Tarzan dos Macacos, romance publicado em 1912 por Edgar Rice Burroughs (1875-1950), escritor de pulp fiction, tornou-se o epítome de uma certa visão do homem ocidental e da efetiva supremacia de então. A história é conhecida: após um naufrágio ao largo da costa ocidental de África, Lorde e Lady Greystoke, aristocratas britânicos, constroem uma cabana, procurando rodear-se de um mínimo de conforto com os salvados do navio. John Clayton, nascido em plena selva, não chegará a ter memória dos pais. Será Kala, uma gorila fêmea, quem descobrirá um bebé a quem chamará Tarzan, “o de pele branca”, na sua língua simiesca… Dotado de grande inteligência, destreza física, uma força sobre-humana e um grito de guerra que atemoriza os outros animais, chegado à idade adulta, Tarzan virá a tornar-se o “rei” incontestado dos símios e, com magnanimidade, ditará a lei naquele território.
Tarzan combina a fantasia do bom selvagem às avessas com a do fardo do homem branco, polvilhada pelas imaginosas narrativas finisseculares.
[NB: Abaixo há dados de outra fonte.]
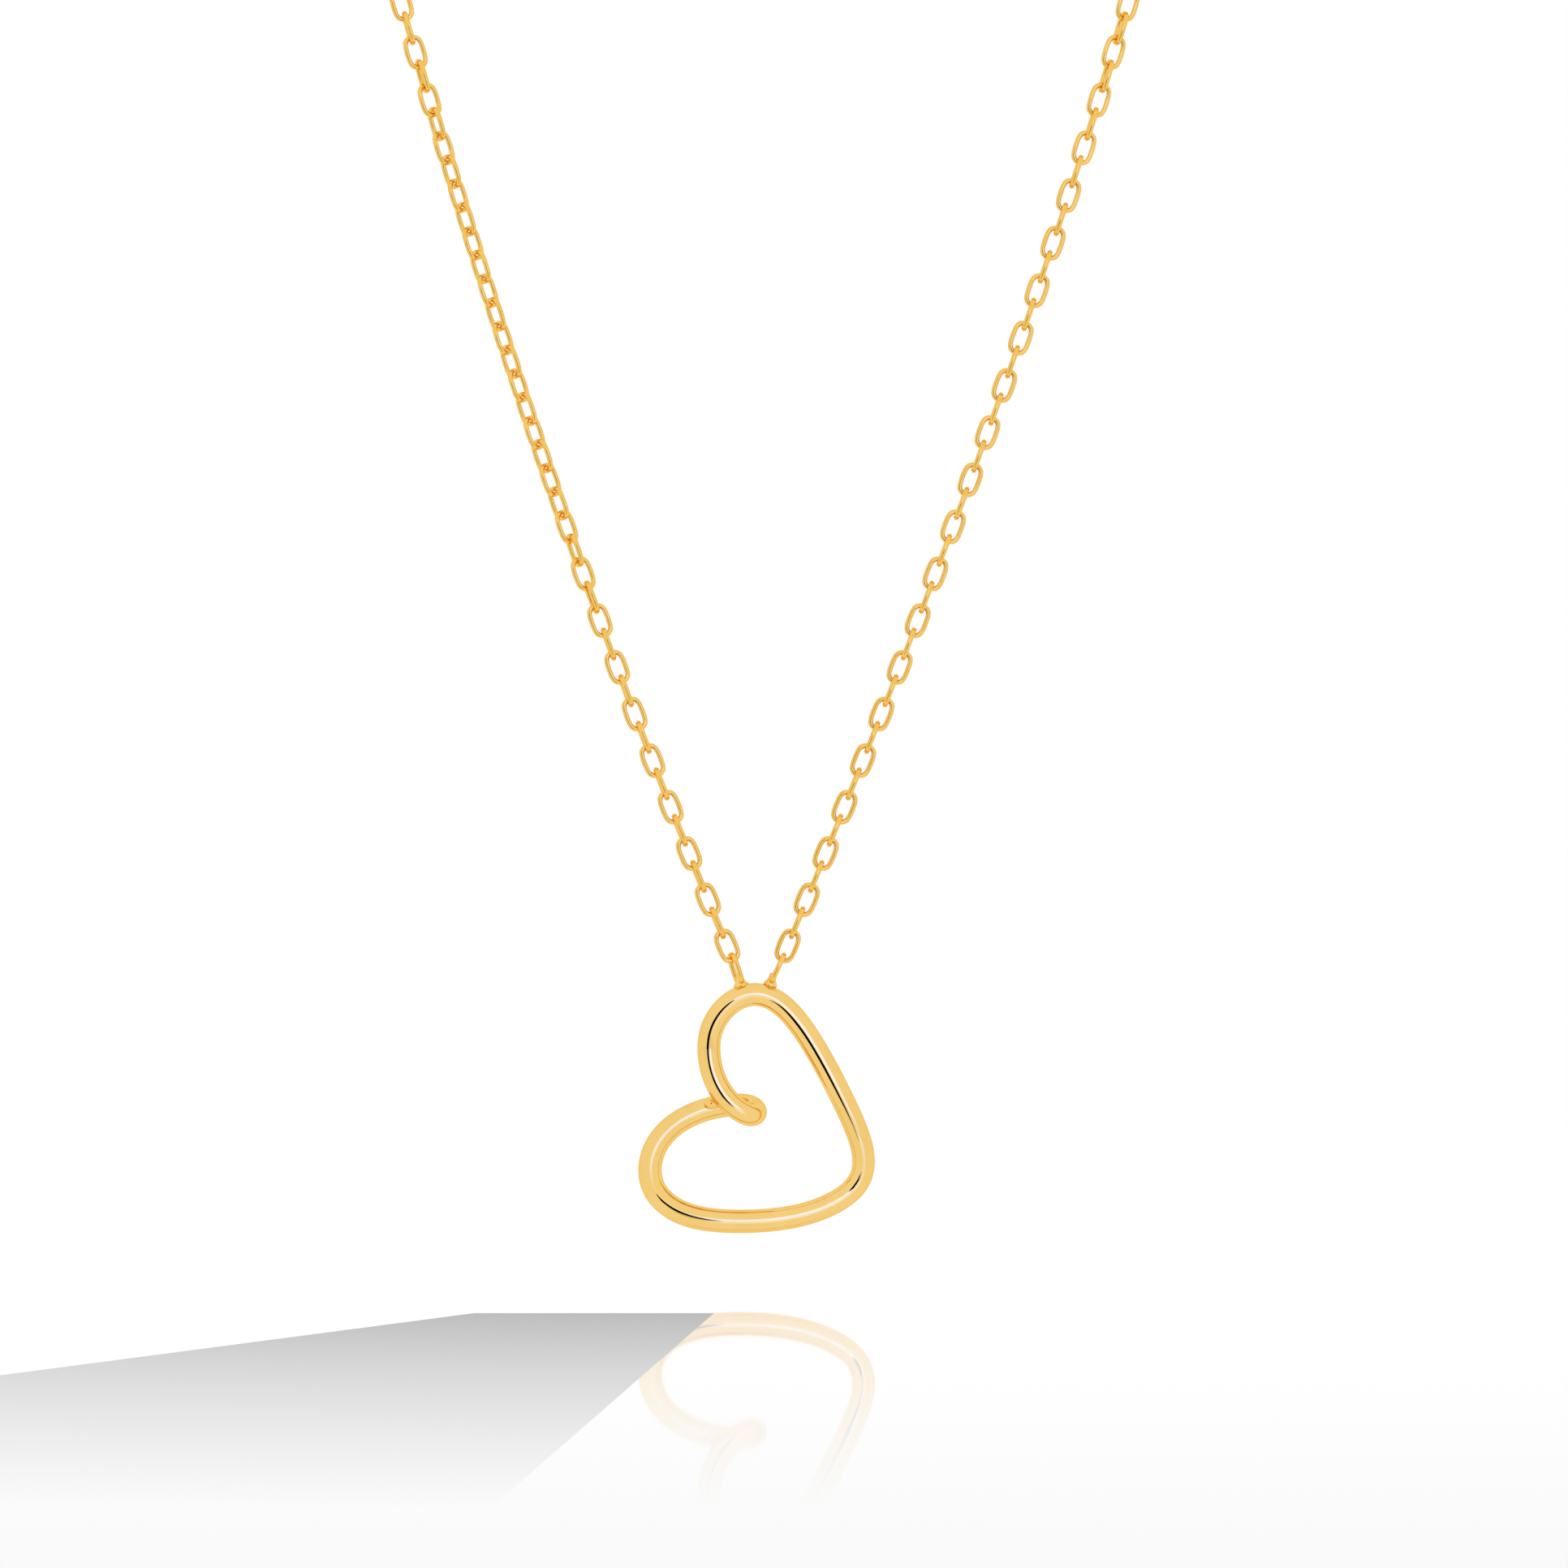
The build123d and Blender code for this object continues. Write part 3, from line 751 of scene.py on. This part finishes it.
# %% The lamp beside the gap
LAMP_MIDDLE = (-0.53, -0.42, 0)
LAMP_BLUE = (0.12, 0.60, 3.90, 1)
lamp = card("lamp_beside_the_gap", -26, 36, -24, 38, CARD_DISTANCE + 10 * MM)
glow = bpy.data.materials.new("soft_lamp")
glow.use_nodes = True
nodes = glow.node_tree.nodes
link = glow.node_tree.links.new
nodes.remove(nodes["Principled BSDF"])
place = nodes.new("ShaderNodeTexCoord")
centre = nodes.new("ShaderNodeMapping")
centre.inputs["Location"].default_value = LAMP_MIDDLE
link(place.outputs["UV"], centre.inputs["Vector"])
reach = nodes.new("ShaderNodeVectorMath")
reach.operation = "LENGTH"
link(centre.outputs["Vector"], reach.inputs[0])
fade = nodes.new("ShaderNodeMapRange")
fade.interpolation_type = "SMOOTHSTEP"
socket(fade, "From Min", 0.02)
socket(fade, "From Max", 0.36)
socket(fade, "To Min", 0.90)
socket(fade, "To Max", 0.0)
link(reach.outputs["Value"], fade.inputs["Value"])
bright = nodes.new("ShaderNodeEmission")
socket(bright, "Color", LAMP_BLUE)
link(fade.outputs["Result"], bright.inputs["Strength"])
clear = nodes.new("ShaderNodeBsdfTransparent")
add = nodes.new("ShaderNodeAddShader")
link(bright.outputs["Emission"], add.inputs[0])
link(clear.outputs["BSDF"], add.inputs[1])
link(add.outputs["Shader"], nodes["Material Output"].inputs["Surface"])
wear(lamp, glow)
print("gap and lamp stand", CARD_DISTANCE, "m in front")


# %% [markdown]
# ## The camera
#
# A long lens, level with a point a little above the heart, so that the strands rise out of the top
# of the picture and the floor is seen almost edge-on.

# %% Set the camera
CAMERA_DISTANCE = 600 * MM
VIEW_WIDTH = 91.96 * MM
SENSOR = 36
TO_CAMERA = Vector((1.62 * MM, -CAMERA_DISTANCE, 10.33 * MM))
bpy.ops.object.camera_add(location=swing + TO_CAMERA, rotation=(math.pi / 2, 0, 0))
camera = bpy.context.object
camera.data.sensor_width = SENSOR
camera.data.lens = SENSOR * CAMERA_DISTANCE / VIEW_WIDTH
camera.data.clip_start = 0.01
camera.data.clip_end = 10
scene.camera = camera
print("camera at", camera.location, "lens", camera.data.lens)


# %% Finish
bpy.context.view_layer.update()
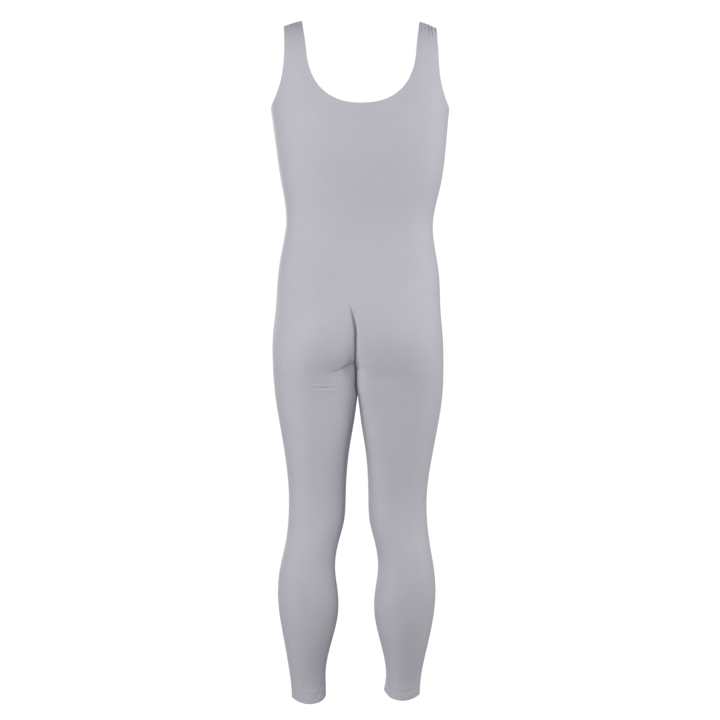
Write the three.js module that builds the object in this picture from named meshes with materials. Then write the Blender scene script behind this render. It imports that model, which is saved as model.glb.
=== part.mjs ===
// A sleeveless, full-length dance unitard in stretch jersey, hollow and filled out as it is when worn.
// Four panels, each cut in one from the shoulder seam to the ankle hem, meet at the centre, side,
// inside leg and shoulder seams. The neck, the armholes and the ankles are open.
//
// Millimetres, +Z up. The front faces -Y and the wearer's left is +X. The origin is midway between the
// two straps, at the height of the shoulders' crest.

import * as THREE from 'three';

// Cloth and seams
const wall = 1.5;
const seamGap = 0.3;

// Heights, measured down from the shoulders' crest
const backNeckDrop = 177;
const frontNeckDrop = 195;
const underarmDrop = 177;
const crotchDrop = 705;
const hemDrop = { left: 1369, right: 1361 };

// The straps. The crest is the round top of a shoulder, and the shoulder seam lies behind it.
const strapInner = { left: 116.5, right: 119 };
const strapOuter = { left: 155.5, right: 157.5 };
const shoulderSeamBehindCrest = 33;
const crestHeight = { back: 75, front: 85 };
const shoulderSlope = { left: 11, right: 13 };
const shoulderRound = 1.4;
const slopeFadesBy = 150;

// The scooped neckline: upright straps run into a round scoop that starts at scoopTop.
const scoopTop = 62;
const scoopPower = { left: 2.24, right: 2.35 };
const scoopHalf = { back: { left: 106.5, right: 111 }, front: { left: 113, right: 116 } };
const strapFlareFadesBy = 120;

// The armholes: how far each cuts in from the strap's outer end, and how square its foot is.
const armholeCut = { back: { left: 3.3, right: 0 }, front: { left: 7, right: 7 } };
const armholeCutFadesBy = 60;
const armholePower = { back: 4.3, front: 3.6 };

// The seat and the crotch: the length over which each face folds in towards the crotch point, and how
// late it does so.
const foldLength = { back: 185, front: 100 };
const foldPower = { back: 1.25, front: 2.6 };

// The hems dip over the heel: millimetres down for each millimetre back.
const hemTilt = 0.31;
const hemTiltStarts = 1180;

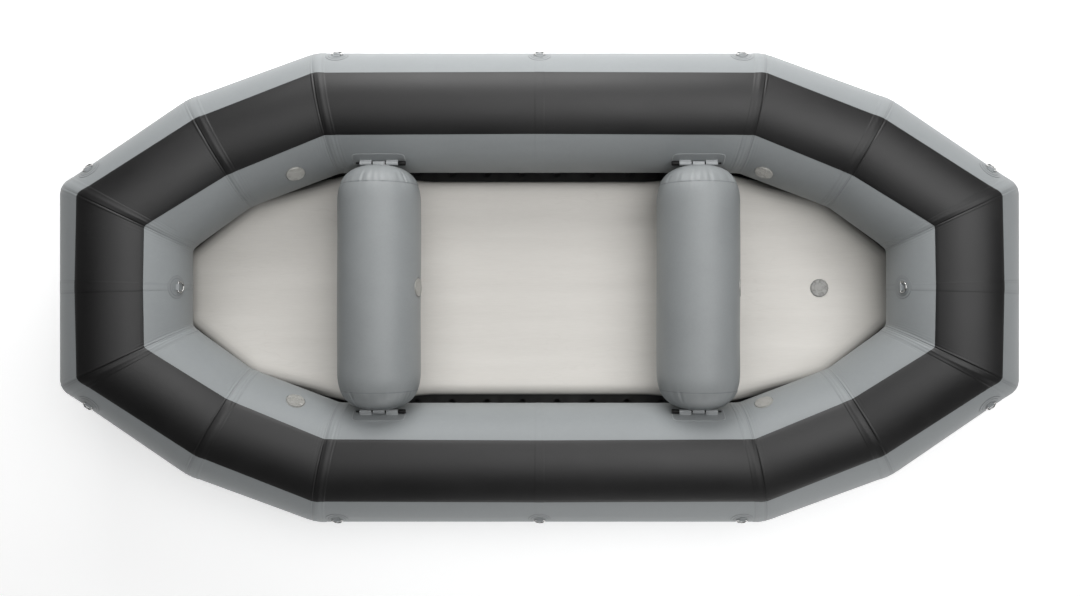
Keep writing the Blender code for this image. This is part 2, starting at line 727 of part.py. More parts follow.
def build_ring(name, place, height, lie):
    """A D-ring of round wire whose straight bar lies on its own X, turned to lie up or down."""
    outline = [(RING_HALF_WIDTH, 0)]
    outline += arc((0, RING_LEG), RING_HALF_WIDTH, 0, 180, RING_ARC_POINTS)
    outline += [(-RING_HALF_WIDTH, 0)]
    drawn = bpy.data.curves.new(name, "CURVE")
    drawn.dimensions = "3D"
    drawn.bevel_depth = RING_WIRE_RADIUS
    drawn.bevel_resolution = 1
    spline = drawn.splines.new("POLY")
    spline.points.add(len(outline) - 1)
    for point, (x, y) in zip(spline.points, outline):
        point.co = (x, y * lie, 0, 1)
    spline.use_cyclic_u = True
    made = bpy.data.objects.new(name, drawn)
    made.matrix_world = place @ Matrix.Translation((0, 0, height))
    drawn.materials.append(STEEL)
    PARTS.objects.link(made)


def lie_of(place, upwards):
    """Sign of own Y that points up or down."""
    up = place.to_3x3().col[1].z > 0
    return 1 if up == upwards else -1


def build_rings(chambers):
    """Twelve D-rings: three a side and four at the corners outside, and one inside each end."""
    beside = 90 - SIDE_RING_ABOVE_DEG
    for (end, side), quarter in QUARTERS.items():
        chamber = chambers[end, side]
        corner_run = 2
        corner_at = (quarter.corners[3] - quarter.corners[2]).length - CORNER_RING_BACK
        spots = {
            f"{end}_{side}": quarter.seat(0, SHOULDER_X - SIDE_RING_BACK, beside),
            f"{end}_corner_{side}": quarter.seat(corner_run, corner_at, 90 - CORNER_RING_ABOVE_DEG),
        }
        for name, place in spots.items():
            patch, loop, height = ring_patch(name, place, -RING_PATCH_SINK, RING_PATCH_THICKNESS)
            combine(chamber, [patch, loop], "UNION")
            build_ring("d_ring_" + name, place, height, lie_of(place, False))
    low, high = SEAT_GAP, SEAT_GAP + RING_PATCH_THICKNESS
    spots = {}
    for side in SIDES:
        spots["middle_" + side] = (QUARTERS["bow", side].seat(0, 0, beside), False)
    for end in ENDS:
        quarter = QUARTERS[end, "port"]
        last = (quarter.corners[4] - quarter.corners[3]).length
        spots["inside_" + end] = (quarter.seat(3, last, END_RING_ABOVE_DEG - 90), end == "bow")
    for name, (place, upwards) in spots.items():
        patch, loop, height = ring_patch(name, place, low, high)
        patch = adopt("ring_patch_" + name, patch, HULL_GREY)
        combine(patch, [loop], "UNION")
        build_ring("d_ring_" + name, place, height, lie_of(place, upwards))


def valve_sink(radius):
    """Depth of a valve's flat seat below the crown of a round tube of this radius, or of a flat."""
    reach = VALVE_FLANGE_RADIUS + SEAT_GAP
    sag = radius - math.sqrt(radius**2 - reach**2) if radius else 0
    return sag + VALVE_SEAT_DEPTH


def build_valve(name, carrier, place, radius):
    """A lift valve let into its carrier: body, sprung plunger and turning cap."""
    place = place @ Matrix.Translation((0, 0, -valve_sink(radius)))
    depth = -VALVE_DEPTH - SEAT_GAP - VALVE_SEAL_THICKNESS - VALVE_TRAVEL - VALVE_SEAT_DEPTH
    pocket_radius = VALVE_FLANGE_RADIUS + SEAT_GAP
    hole_radius = VALVE_BARREL_RADIUS + SEAT_GAP
    pocket = turned("pocket_" + name, [
        (0, CUT_OVERRUN),
        (pocket_radius, CUT_OVERRUN),
        (pocket_radius, 0),
        (hole_radius, 0),
        (hole_radius, depth),
        (0, depth),
    ], VALVE_FACETS, place, None, CUTTERS)
    combine(carrier, [pocket], "DIFFERENCE")

    flange_top = SEAT_GAP + VALVE_FLANGE_THICKNESS
    web_top = VALVE_WEB - VALVE_DEPTH
    body = turned("valve_body_" + name, [
        (VALVE_BORE_RADIUS, flange_top),
        (VALVE_FLANGE_RADIUS, flange_top),
        (VALVE_FLANGE_RADIUS, SEAT_GAP),
        (VALVE_BARREL_RADIUS, SEAT_GAP),
        (VALVE_BARREL_RADIUS, -VALVE_DEPTH),
        (VALVE_GUIDE_RADIUS, -VALVE_DEPTH),
        (VALVE_GUIDE_RADIUS, web_top),
        (VALVE_BORE_RADIUS, web_top),
    ], VALVE_FACETS, place, VALVE_DARK, closed=True)
    ports = []
    for count in range(VALVE_PORT_COUNT):
        angle = 2 * math.pi * count / VALVE_PORT_COUNT
        centre = (VALVE_PORT_CIRCLE * math.cos(angle), VALVE_PORT_CIRCLE * math.sin(angle))
        outline = disc_outline(VALVE_PORT_RADIUS, VALVE_PORT_FACETS, centre)
        at = place @ Matrix.Translation((0, 0, -VALVE_DEPTH))
        port_name = f"port_{name}_{count}"
        ports.append(flat_plate(port_name, [outline], VALVE_WEB + CUT_OVERRUN, at, None, CUTTERS))
    combine(body, ports, "DIFFERENCE")

    button_top = -VALVE_BUTTON_DROP
    seal_top = -VALVE_DEPTH - SEAT_GAP
    turned("valve_plunger_" + name, [
        (0, button_top),
        (VALVE_BUTTON_RADIUS, button_top),
        (VALVE_BUTTON_RADIUS, button_top - VALVE_BUTTON_THICKNESS),
        (VALVE_STEM_RADIUS, button_top - VALVE_BUTTON_THICKNESS),
        (VALVE_STEM_RADIUS, seal_top),
        (VALVE_SEAL_RADIUS, seal_top),
        (VALVE_SEAL_RADIUS, seal_top - VALVE_SEAL_THICKNESS),
        (0, seal_top - VALVE_SEAL_THICKNESS),
    ], VALVE_STEM_FACETS, place, VALVE_GREY)

    bottom = flange_top + SEAT_GAP
    top = bottom + CAP_THICKNESS
    skirt = (VALVE_BORE_RADIUS - SEAT_GAP) * math.cos(math.pi / VALVE_FACETS)
    cap = turned("valve_cap_" + name, [
        (0, top),
        (CAP_RADIUS - CAP_EDGE, top),
        (CAP_RADIUS, top - CAP_EDGE),
        (CAP_RADIUS, bottom),
        (skirt, bottom),
        (skirt, bottom - CAP_SKIRT),
        (skirt - CAP_SKIRT_WALL, bottom - CAP_SKIRT),
        (skirt - CAP_SKIRT_WALL, bottom),
        (0, bottom),
    ], VALVE_FACETS, place, VALVE_GREY)
    notches = []
    for count in range(CAP_NOTCH_COUNT):
        angle = 2 * math.pi * count / CAP_NOTCH_COUNT
        centre = (CAP_NOTCH_CIRCLE * math.cos(angle), CAP_NOTCH_CIRCLE * math.sin(angle))
        outline = disc_outline(CAP_NOTCH_RADIUS, CAP_NOTCH_FACETS, centre)
        at = place @ Matrix.Translation((0, 0, top))
        notch_name = f"notch_{name}_{count}"
        notches.append(flat_plate(notch_name, [outline], CAP_NOTCH_DEPTH, at, None, CUTTERS))
    combine(cap, notches, "DIFFERENCE")


def build_valves(chambers, thwarts, floor):
    """A valve in each chamber, each thwart and the floor."""
    for (end, side), quarter in QUARTERS.items():
        place = quarter.seat(1, CHAMBER_VALVE_ALONG[end], CHAMBER_VALVE_ABOVE_DEG[end] - 90)
        build_valve(f"{end}_{side}", chambers[end, side], place, TUBE_RADIUS)
    tilt = math.radians(THWART_VALVE_ABOVE_DEG)
    normal = Vector((math.cos(tilt), 0, math.sin(tilt)))
    for name, x in THWART_STATIONS.items():
        origin = Vector((x, 0, TUBE_AXIS_Z + THWART_RISE)) + normal * THWART_RADIUS
        place = axes_matrix(origin, Vector((0, 1, 0)), normal)
        build_valve("thwart_" + name, thwarts[name], place, THWART_RADIUS)
    place = Matrix.Translation((CHEEK_X - FLOOR_VALVE_BEHIND_CHEEK, 0, FLOOR_TOP_Z))
    build_valve("floor", floor, place, None)


def main():
    """Build the raft."""
    chambers = build_chambers()
    build_strips()
    floor = build_floor()
    build_flaps()
    thwarts = build_thwarts()
    build_hinges()
    build_rings(chambers)
    build_valves(chambers, thwarts, floor)


main()
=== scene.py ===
"""Whitewater raft, dressed for a studio picture taken from straight above.

Metres, +X to the bow, +Y to port, +Z up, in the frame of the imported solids. Every inflated skin, strap,
ring and cap is a surface worked out as whole arrays, and rides on the body of the solid that it stands for.
"""

import logging
import math
from dataclasses import dataclass, field, replace
from enum import Enum

import bmesh
import bpy
import numpy as np
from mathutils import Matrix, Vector
from numpy.typing import NDArray

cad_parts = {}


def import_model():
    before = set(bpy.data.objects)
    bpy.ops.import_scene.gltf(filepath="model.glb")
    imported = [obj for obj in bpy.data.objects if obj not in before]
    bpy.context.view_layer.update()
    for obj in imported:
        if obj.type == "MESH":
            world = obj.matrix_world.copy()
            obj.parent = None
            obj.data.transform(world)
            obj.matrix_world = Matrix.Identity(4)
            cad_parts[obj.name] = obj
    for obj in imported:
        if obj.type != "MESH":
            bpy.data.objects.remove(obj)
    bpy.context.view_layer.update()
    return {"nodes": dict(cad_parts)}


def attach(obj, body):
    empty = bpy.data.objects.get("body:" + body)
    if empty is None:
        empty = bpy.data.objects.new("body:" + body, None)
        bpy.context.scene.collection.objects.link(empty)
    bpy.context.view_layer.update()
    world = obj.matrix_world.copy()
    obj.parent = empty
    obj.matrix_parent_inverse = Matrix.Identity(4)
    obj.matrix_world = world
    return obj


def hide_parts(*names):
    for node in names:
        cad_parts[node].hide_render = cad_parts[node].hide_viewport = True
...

Nessa medida, não estranha vê-lo em auxílio do Rei Dalon, bem-amado soberano cujo reino com cenário medievo fora tomado de assalto por dois aventureiros anglófonos, Flint e Gorrey. Se o monarca parece provir do círculo arturiano, também a Princesa Nakonia se assemelha a uma estrela de Hollywood – ingenuidades que atingem um patamar hilariante quando Tarzan se dirige aos seus num inglês impecavelmente traduzido: “Pois bem!”, exclama Tarzan, “apesar de ser uma loucura, guiar-vos-ei!” Narrativa de aventuras puras, verifica-se uma quase paragem da História quando, depois de expulsos pelo nosso herói, os dois rufias, recorrendo ao financiamento de um magnata do crime, Andol Rakka – o nome orientalizante é outro clichê –, invadem de novo o reino com uma poderosa força de guerra, composta por mercenários, blindados e aviões. Será o homem-macaco a liderar os animais da selva para o embate; os súbditos, aparentemente, parecem incapazes de defender-se por si sós…
O que há de particular interesse neste álbum é a passagem de testemunho de Hal Foster para Burne Hogarth – os dois maiores desenhadores da série –, de um domingo para o outro: 2 e 9 de maio de 1937. Foster (1892-1982), vindo da publicidade, trabalha na personagem de Burroughs durante oito anos, abandonando-a para criar o Príncipe Valente, uma das melhores bandas desenhadas de sempre; Hogarth (1911-1986) responde a um concurso aberto pela UFS com uns desenhos à maneira de Foster, sendo contratado.
Se o primeiro é um soberbo fisionomista e, conhecendo Valente, já o estamos a ver nas vinhetas do homem-macaco, Hogarth, embora ainda muito colado ao primeiro, revela um plasticidade superior no movimento e na anatomia, qualidades que levará ao máximo na adaptação da história original, em 1973.
Tarzan na Cidade do Ouro – 3.ª parte
Desenho Hal Foster e Burne Hogarth
Edição Futura, Lisboa, 1987
Capa Augusto Trigo, a partir de vinheta de Hogarth
BDTECA
Eles existem. A vida cinzenta dos jovens nos subúrbios de Paris, a falta de horizontes, a ausência de exemplo, o desengano, as estratégias de sobrevivência de quem cresce na sombra, nos lugares que preferimos não conhecer. En Falsh, t. 1 – On Est Là, trabalho soberbo de Oz e Bastien Sanchez, edição Delcourt.
A verdadeira história verídica. É o título de uma coleção humorística sobre líderes sanguinários, com textos de Bernard Swysen e o concurso de vários desenhadores: Calígula, Átila, Torquemada, Drácula, Robespierre, Hitler e agora Estaline, numa BD animalista, com o talento de Ptiluc nas imagens: o pai, sapateiro violento e alcoólico, é um rato; a mãe, uma porca; o médico, uma ave pernalta; o padre ortodoxo, um bode; o mestre-escola, um mocho, evidentemente. Estaline, nesta fábula, aparece como um rato anafado e próspero. Mais uma série que poderia ter edição portuguesa.
À maneira de Alice. Melvina é uma pré-adolescente um pouco aborrecida por nunca ser tida nem achada pelos pais nas decisões que lhe dizem respeito. O gato Octavius é o principal confidente. Numa tarde de queixumes, o bicho salta pelo telhado e Melvina, no seu encalço, é recebida por um velho afável, de longa barba branca, que a conduz a uma sala onde, tomando chá, a aguardam um raposo, um mocho e uma texuga… Melvina, de Rachele Aragno (Dargaud).